"Stellar embryology" takes a step forward with the first detailed look at the youngest Sun-like stars
Playing Peek-a-Boo with Protostars
It's been said that protostars are the "Holy Grail" of infrared astronomy, and this statement pretty much sums up the difficulty of the pursuit. The dust that surrounds a protostar dims its visible light by a factor of one billion, and even its near-infrared emissions (wavelengths around 2 micrometers) are dimmed by a factor of 10. Much of this dust is very close to the star (about 5 stellar diameters away), and is heated to a temperature of nearly 1,500 kelvins by the star's radiation and the energy liberated by matter falling in from the envelope and disk. The glow of the warm dust usually emits several times as much near-infrared radiation as the central star itself. The protostar is effectively washed out—or veiled—by its surroundings. What is an infrared astronomer to do?

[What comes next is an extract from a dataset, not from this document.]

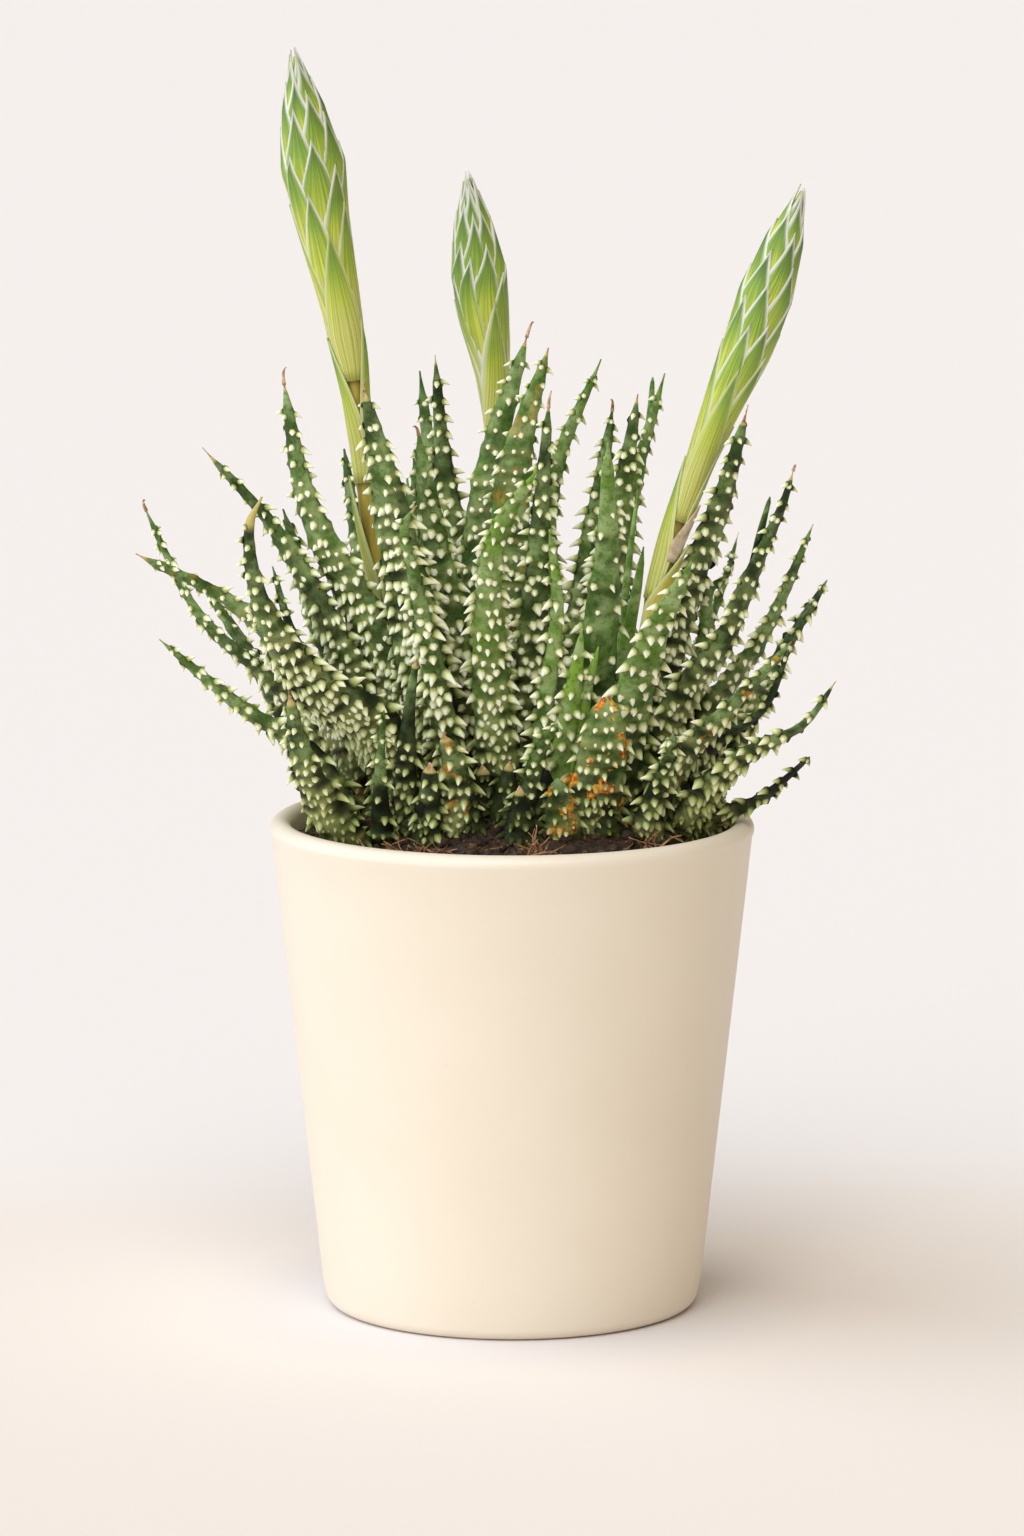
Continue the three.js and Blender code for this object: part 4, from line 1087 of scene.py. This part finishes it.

The solution lies in bigger telescopes and extremely sensitive infrared detectors. Fortunately, such equipment now exists. Three of the more powerful infrared telescopes are located atop Mauna Kea on the big island of Hawaii: the 3-meter NASA Infrared Telescope Facility (IRTF), the 3.8-meter United Kingdom Infrared Telescope and the giant 10-meter Keck II telescope. These telescopes collect infrared radiation with their large primary mirrors, which focus the light into spectrographs. These spectrographs use large diffraction gratings to disperse the light (into its component wavelengths), which is then focused again onto sophisticated infrared detector arrays (Figure 7). The optics and the detectors must be cooled to as low as 30 kelvins (with liquid nitrogen and mechanical coolers) to prevent the infrared radiation of the instruments from overpowering the faint signals from the young stars.
Charles Lada, of the Smithsonian Astrophysical Observatory, and I have recently used the IRTF and Keck telescopes to make the first detections of infrared absorption lines in Sun-like protostars. The task required a large amount of observing time (about a week per year) to build up a sufficient signal. So far we have recorded about a dozen high-resolution spectra of strongly veiled protostars in the dark clouds near Rho Ophiuchi.
Interestingly, the atomic spectra of these objects are similar to main-sequence stars that are very cool—except that their absorption features are much weaker. (Main-sequence stars such as red dwarfs can have very cool surfaces, even though their core temperatures are hot enough for thermonuclear fusion.) We interpret this to mean that the protostars have surface temperatures that are similar to the cool stars, about 3,500 to 4,000 kelvins. This is about the same as the PMS stars in the same clouds, which have temperatures as high as 4,500 kelvins. We need more observations to see whether there are truly any significant differences in the temperatures or sizes of these young stars.
We have also quantified the veiling of these protostars by measuring the depth of their absorption lines relative to main-sequence stars and PMS stars of equivalent temperatures. At wavelengths of about 2 micrometers, some of the veiling is as much as three times brighter than the star itself! We think this "excess" emission is caused by the active accretion of material either onto the protostar or within its circumstellar disk. In some instances the veiling is even greater than a threefold brightness of the central star. We interpret this higher level of veiling as the accretion of matter from the circumstellar envelope.
By subtracting the excess emissions we can also determine how much infrared radiation comes from the central star itself. This allows us to estimate the protostar's intrinsic brightness, which reveals a luminosity comparable to the PMS stars in the same cloud. This suggests that protostars and PMS stars are about the same size. These measures of the protostar's luminosity may appear to be in slight conflict with their spectral energy distributions, which indicate that protostars are several times brighter than PMS stars. However, the spectral energy distributions of the protostars also include the accretion of matter onto their central stars, a process that releases gravitational energy.
The temperatures and luminosities of the protostars can also be converted to estimates of their ages and their masses. Theorists generally model the evolution of PMS stars, but are now beginning to consider the effects of accretion so that their models can be applied to protostars. This was recently done by several independent groups of astrophysicists, including three Italian theorists, Francesco Palla, Francesca D'Antona and Italo Mazzitelli, as well as Steven Stahler of the University of California, Berkeley, and Isabelle Baraffe and Lionel Siess of France. Their sophisticated calculations allow us to place the protostars on a temperature-luminosity—or Hertzsprung-Russell (H-R)—diagram for the first time ever (Figure 9). This is no small accomplishment, since the H-R diagram is the key to providing the age and mass of a star.
All of the protostars in the plotted sample come from the same dark cloud near Rho Ophiuchi. They appear to be very young, effectively defining the observational birthline where stars first appear on the H-R diagram, and all appear to be lightweights of about 0.5 solar mass. Similarly, PMS stars in the same cloud appear to span a range of masses with a peak near 0.5 solar mass. The masses of protostars and PMS stars are generally expected to be similar because the protostars should have accreted nearly all of their final mass at this stage of their evolution. However, many more protostars will have to be studied to determine whether there is a significant difference between their masses and those of PMS stars.